All of this is has been done with perhaps one of the most unusual approaches to fast food. Unlike larger competitors Papa John’s and Domino’s, Papa Murphy’s does not cook any of its pizza at its restaurants. After selecting the base and toppings they want, customers take their creation home and bake it themselves. The company calls this “take and bake”.

Calwell, a veteran fast food executive who has held senior roles at Pizza Hut and Domino’s, now plans to bring the concept to the Gulf in a big way. Over the next ten years, Papa Murphy’s will open 100 restaurants across the region, with about half of these in the UAE. The expansion into the Middle East marks the first overseas foray for Papa Murphy’s, with the exception of Canada, where it currently has about 14 restaurants.
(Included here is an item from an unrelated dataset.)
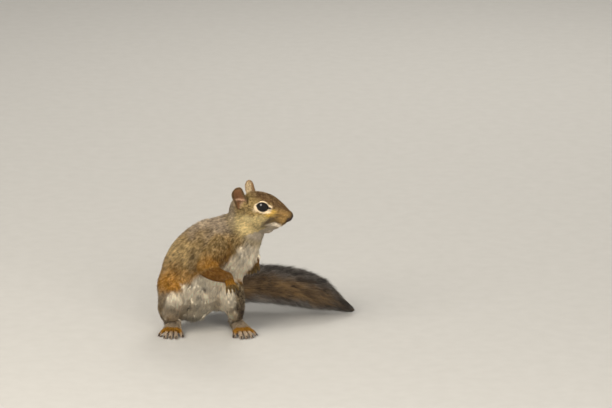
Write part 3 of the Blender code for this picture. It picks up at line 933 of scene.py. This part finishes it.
        paint("nose", ramp(3.0, 1.8, gap), None, ramp(2.6, 1.6, gap))
    gap = np.linalg.norm((hide.onHead - face["noseTip"]) / (1.4, 1.2, 1.2), axis=1)
    paint("dark", ramp(6.0, 3.2, gap) * 0.7, 0.1)
    paint("nose", ramp(3.2, 2.2, gap), 0.0, ramp(2.6, 1.8, gap))

    # ears: dark inside with a pale band, furred behind
    for side, sign in sides.items():
        base, height, across, out, rise = earFrame(side)
        own = share("ear") * (aside * sign > 0)
        high = np.clip((points - base) @ rise / height, 0, 1)
        edge = np.abs((points - base) @ across - earMiddle(high, side)) / np.maximum(earHalf(high), 1)
        edge = np.maximum(ramp(0.55, 0.85, edge), ramp(0.88, 0.96, high))
        inside = own * ramp(-0.1, 0.25, normals @ out)
        paint("earBack", own, 0.35)
        paint("earPale", own * (1 - edge) * 0.8)
        paint("earInside", inside, 0.08)
        paint("earBand", inside * bell(up - 6.2 + 0.3 * fine, 0.9) * 0.9)
        paint("earBand", inside * bell(up - 1.6 + 0.3 * fine, 1.6) * ramp(-25, -22, ahead) * 0.7)
        paint("dark", inside * bell(up - 4.4, 0.6) * 0.6)
        paint("earRim", inside * edge * 0.9, None, inside * (1 - edge) * 0.9)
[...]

“We chose the Middle East and specifically Dubai because of the very business-friendly environment here,” Calwell explains.
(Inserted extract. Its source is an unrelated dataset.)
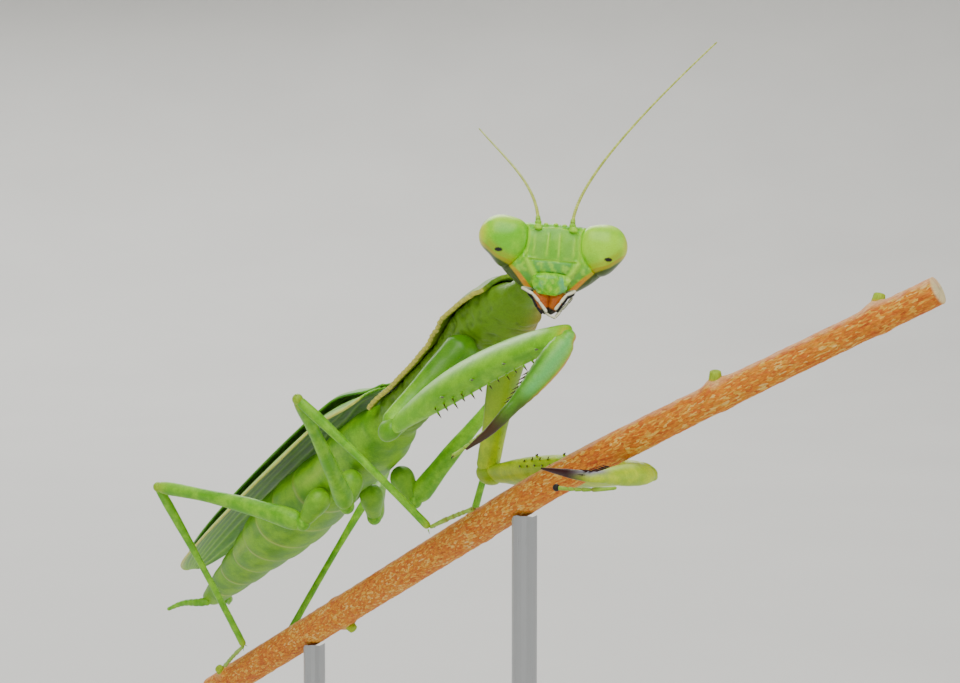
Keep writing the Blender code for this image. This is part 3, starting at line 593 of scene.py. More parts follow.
def build_mouth():
    """Upper lip, jaws, palps and under lip."""
    bm = new_mesh()

    def lumps(s, turn, lay):
        lobes = 0.08 * sin(lay.x * 7.0) * sin(lay.y * 6.0) + 0.14 * rough(lay, 0.24, 3.0)
        return lobes - 0.06 * bump(lay.x, 0, 0.08) * step(0.55, 0.9, s)

    def patches(s, turn, lay):
        flank = step(0.3, 0.75, abs(lay.x) + 0.25 * rough(lay, 0.35, 8.0))
        return (flank * step(-0.1, 0.3, rough(lay, 0.4, 8.0)) * 0.75,
                max(step(0.2, 0.5, rough(lay, 0.22, 5.0)) * 0.4, step(0.86, 0.97, s) * 0.6))
    lip = rounded([Vector(p) for p in ((0, -1.12, -1.3), (0, -1.36, -1.55), (0, -1.34, -1.95),
                                       (0, -1.24, -2.25), (0, -1.12, -2.46))])
    head_link(bm, lip, [(0.0, 0.98, 0.2), (0.3, 1.06, 0.26), (0.62, 0.98, 0.27), (0.88, 0.72, 0.25),
                        (1.0, 0.5, 0.2)], 60, 80, relief=lumps, marks=patches, ends=(0.8, 0.5))
    finish_piece("upper_lip", bm, FINISH["lip"], ["labrum"])

    bm = new_mesh()
    head_link(bm, bowed(Vector((0, 0.35, -2.3)), Vector((0, 0.15, -3.35))),
              [(0.0, 0.7, 0.3), (0.4, 0.6, 0.28), (1.0, 0.3, 0.24)], 14, 24,
              marks=lambda s, turn, lay: (0.5, step(0.6, 0.85, s)))
    head_link(bm, bowed(Vector((0, -0.1, -1.9)), Vector((0, -0.2, -3.15))),
              [(0.0, 0.85, 0.55), (0.5, 0.62, 0.5), (1.0, 0.3, 0.34)], 20, 28,
              marks=lambda s, turn, lay: (0.7, 0))
    finish_piece("under_lip", bm, FINISH["jaw"], ["labium"])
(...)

“What I’ve seen and researched on Dubai, it’s that people from all over the world live here, so it’s one of those places where you can get a lot of experience very quickly with a very diverse audience.”

The numbers also stack up in terms of the potential market that Papa Murphy’s, which was bought out by US-based Lee Equity Partners in 2010, will be tapping into. The UAE’s fast casual dining sector alone is expected to grow from $6.4bn in 2011 to $8.7bn by 2015, according to research firm Euromonitor, while Saudi Arabia’s market will grow to $4.5bn in the same timeframe.

Calwell says that another reason for choosing to expand into the Gulf is the similar demographic to North America, with more than 50 percent of the population estimated to be aged under 25. “Young people eat more pizza than old people, it’s just a fact. Dubai is very young and the Middle East is very young, compared to many European countries, so this was a high-priority market for those reasons.”

Analysts agree that the Gulf should be a top priority market for fast casual food firms. Michael Schaefer, head of beverages and food service at Euromonitor, says that the region’s industry is one of the fastest growing on the planet.